A robust forecast must dynamically connect backlog, expected project starts, timelines, billing schedules, labor capacity, material costs, overhead, debt service, and cash requirements. Furthermore, it must include realistic scenario planning:
- What happens if collections slow down by 15 days?
- What if a major project start is delayed by a quarter?
- What if material or logistics costs spike due to inflation or macroeconomic pressures?
- What if the company wins more work than it can safely staff?
Firms with heavy logistical or field operations are uniquely exposed to market volatility, raw material fluctuations, and geopolitical strains. For detailed context on how unexpected economic waves disrupt project economics. A disciplined forecasting model gives owners the breathing room required to respond strategically rather than react defensively.
Related: Why Annual Planning Is Too Static for 2026
Strengthening Core Financial Operations
Clean financial operations streamline capital conversations and eliminate friction. This institutional health requires accurate account reconciliations, organized project documentation, precise cost coding, reliable payroll records, updated WIP schedules, and timely tax and audit preparation.
For companies that may pursue refinancing, acquisition, or outside investment, audit and tax readiness can reduce the scramble. Clean records foster trust with third parties and prevent costly transaction delays caused by missing schedules, inconsistent cost classifications, or unexplained adjustments. As financial experts often note, capital readiness is not about artificially inflating the numbers, it is about making the underlying business easier to understand, easier to trust, and easier to lead.

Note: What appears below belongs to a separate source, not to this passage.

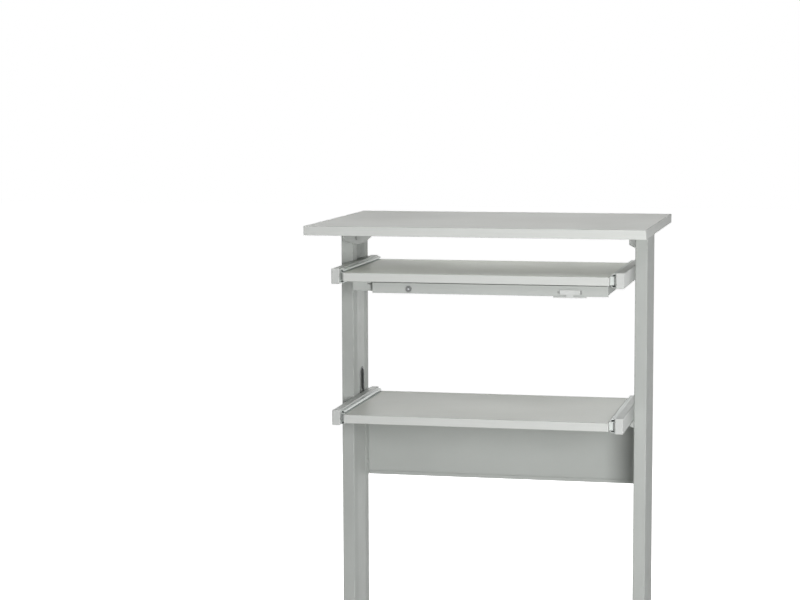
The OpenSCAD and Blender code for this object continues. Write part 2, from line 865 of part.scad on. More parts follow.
// Pull: a plate on the drawer's front, a boss through it, and a finger lip under the front's edge
module drawer_pull() {
    color("whitesmoke") {
        translate([pull_x - pull_w / 2, dr_y - pull_t, pull_z - pull_h / 2]) intersection() {
            soft_block(pull_w, 3 * pull_t, pull_h, 1.2);
            cube([pull_w, pull_t, pull_h]);
        }
        translate([pull_x - pull_w / 2, dr_y - eps, pull_z - pull_h / 2]) {
            pull_boss(pull_boss_in + plug_gap, dr_t + 2 + eps);
        }
        translate([pull_x - pull_web_w / 2, dr_y - pull_t, dr_low - pull_drop]) {
            cube([pull_web_w, pull_t, pull_z - dr_low + pull_drop]);
        }
        along_x(pull_x - pull_lip_w / 2, pull_lip_w) difference() {
            translate([dr_y - pull_t, dr_low - pull_drop]) round_rect(pull_lip_d, pull_drop, 1);
            translate([dr_y + pull_lip_d / 2, pull_groove_z]) circle(pull_groove_r);
        }
    }
}

// Lock

module lock_housing() {
    color("dimgray") difference() {
        union() {
            rod_y([lock_x, dr_y - rosette_t, lock_z], lock_d / 2, rosette_t);
            rod_y([lock_x, dr_y - eps, lock_z], lock_d / 2 - 1 - hole_gap, lock_l + eps);
            rod_y([lock_x, dr_y + dr_t, lock_z], lock_d / 2, lock_nut_t);
        }
        translate([lock_x, dr_y - rosette_t - eps, lock_z]) rotate([-90, 0, 0]) {
            cylinder(r = plug_d / 2 + lock_gap, h = lock_l + rosette_t + 2 * eps);
        }
    }
}

plug_y = dr_y - rosette_t - plug_proud;

module lock_plug() {
    color("gainsboro") difference() {
        rod_y([lock_x, plug_y, lock_z], plug_d / 2, cam_y - plug_y);
        translate([lock_x - key_slot[0] / 2, plug_y - eps, lock_z - key_slot[2] / 2]) cube(key_slot);
    }
}

// Cam on the plug's end, level when unlocked and upright behind the strike when locked
module lock_cam() {
    color("gold") {
        rod_y([lock_x, cam_y, lock_z], cam_hub_r, cam_t);
        translate([lock_x, cam_y, lock_z - cam_r]) cube([cam_reach - cam_r, cam_t, 2 * cam_r]);
        rod_y([lock_x + cam_reach - cam_r, cam_y, lock_z], cam_r, cam_t);
        rod_y([lock_x, cam_y + cam_t - eps, lock_z], cam_r, lock_nut_t);
    }
}

// Angle under the keyboard shelf that the locked cam stands behind
module lock_strike() {
    color("silver") {
        difference() {
            translate([lock_x - strike_w / 2, strike_y - strike_foot, board_under - guide_t]) {
                cube([strike_w, strike_foot + guide_t, guide_t]);
            }
            for (x = strike_screw_x) translate([x, strike_screw_y, board_under - guide_t - eps]) {
                cylinder(r = small_r + hole_gap, h = guide_t + 2 * eps);
            }
        }
        translate([lock_x - strike_w / 2, strike_y, board_under - strike_drop]) {
            cube([strike_w, guide_t, strike_drop]);
        }
    }
}

// Back panel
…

“Capital readiness is not about making the numbers look better. It is about making the business easier to understand, easier to trust, and easier to lead.”

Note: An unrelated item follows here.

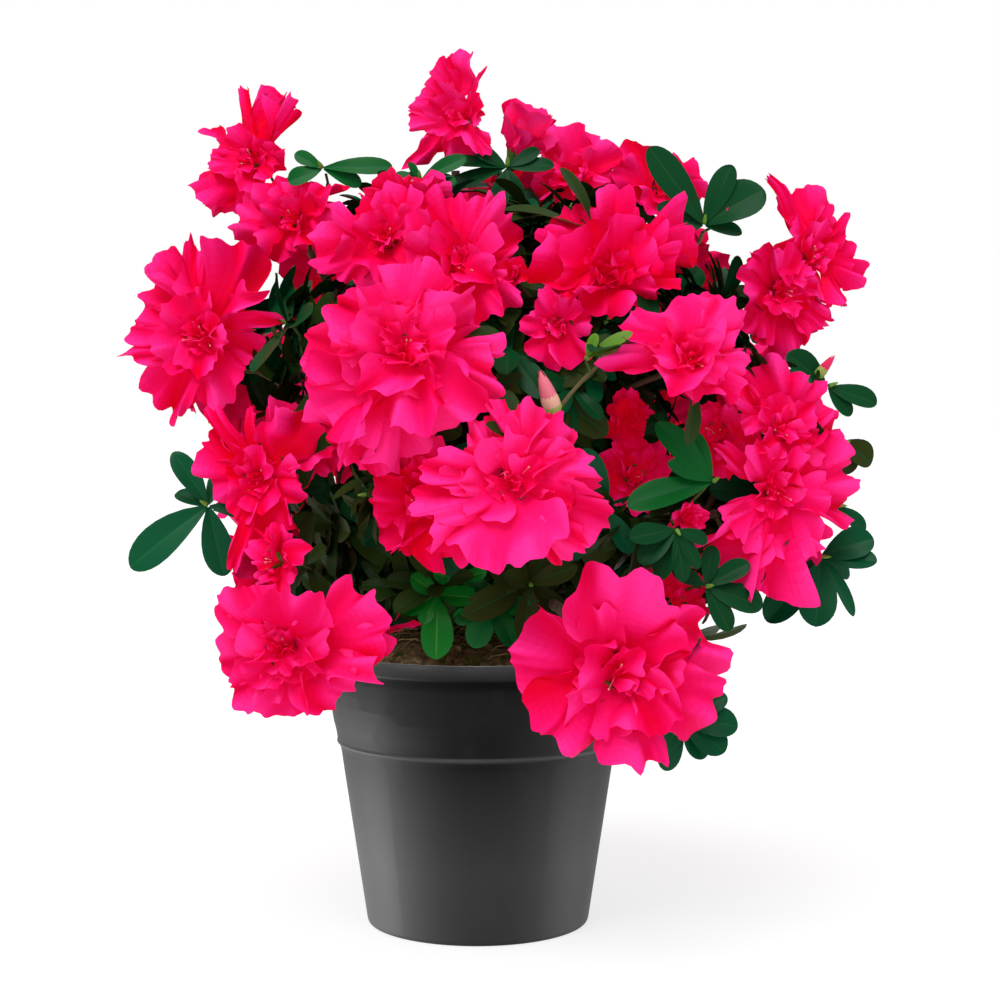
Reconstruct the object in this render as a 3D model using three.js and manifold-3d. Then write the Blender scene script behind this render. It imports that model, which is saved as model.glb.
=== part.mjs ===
// A double-flowered azalea shrub in a plain round nursery pot.
// Millimetres, +Z up. The origin is the centre of the pot's flat underside, and -Y is the front of the shrub.
// The crown is a shell of foliage and blossom masses, carried by arching boughs that fork from one short stem.
import * as THREE from "three";
import { mergeVertices } from "three/addons/utils/BufferGeometryUtils.js";
import Module from "manifold-3d";

const wasm = await Module();
wasm.setup();

// Driving dimensions.
const GAP = 0.3; // clearance between pieces that touch
const ROUND_SEGMENTS = 30;
const POT = {
  height: 110,
  rimRadius: 61.5,
  rimHeight: 5.8,
  rimStep: 0.8,
  collarFootRadius: 58.6,
  collarFootHeight: 82,
  bodyTopRadius: 56.1,
  bodyTopHeight: 74,
  footRadius: 44.6,
  footFillet: 2.6,
  wall: 1.5,
  lipWidth: 2.6,
  lipInnerHeight: 3,
};
const SOIL = { edgeBelowRim: 4.5, crownAboveRim: 3, flatRadius: 13 };
const STEM = { height: 32, lean: 4, flareRadius: 9.5, footRadius: 6.5, tipRadius: 4.4 };
const CROWN = { axisX: 8, heartHeight: 175 };
const BOUGH = { rootRadius: 3.1, tipRadius: 1.7, sides: 6, rings: 5, forkDepth: 5 };
const LUMPS = { count: 6, height: 0.16, sharpness: 7 };
const SMALL_MASS = 58; // a mass up to this width has coarser facets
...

– Ed Gines, CEO of Strategic CFOs.
Common Gaps That Undermine Readiness
Many businesses are far stronger operationally than they appear financially. The primary issue is rarely a lack of performance; rather, it is a deficit in financial presentation, process, or consistency.
Frequent Red Flags in Due Diligence
- Delayed or prolonged monthly closes
- Inconsistent job costing and unclear overhead allocation
- Weak or non-existent cash flow forecasting
- Incomplete or outdated WIP reporting
- Vague or shifting KPI definitions
These gaps raise immediate questions during due diligence and limit an owner’s ability to negotiate terms from a position of maximum strength. Fortunately, these issues can all be systematically addressed well before capital is actively required. The earlier a finance function is strengthened, the more valuable it becomes to daily operations.
Expanding Strategic Opportunities
Ultimately, a sophisticated finance function expands what is possible for a business. It drives sharper project selection, optimized pricing, disciplined growth, and more productive conversations with banks, investors, bonding partners, and potential acquirers.
It also gives leadership the clarity to determine whether outside capital is even the correct path forward. In many cases, the optimal move might be refinancing existing debt, optimizing working capital internally, narrowing operational focus, or quietly preparing for an acquisition discussion later in the fiscal year.
Preparing for Growth Before It Becomes Urgent
The ideal time to build an investor-ready finance function is before an external party requests it. True readiness means establishing a monthly close leadership can depend on, tracking consistent KPIs, deploying decision-ready reporting, maintaining total margin visibility, and building forecasts that tie operations directly to cash flow.
When these components are in place, owners never have to face complex financial challenges or rigorous due diligence alone. A company backed by a mature finance function can step into capital, refinancing, or acquisition conversations with absolute confidence, clearly demonstrating where the business has been, where it is going, and how leadership is protecting its long-term resilience.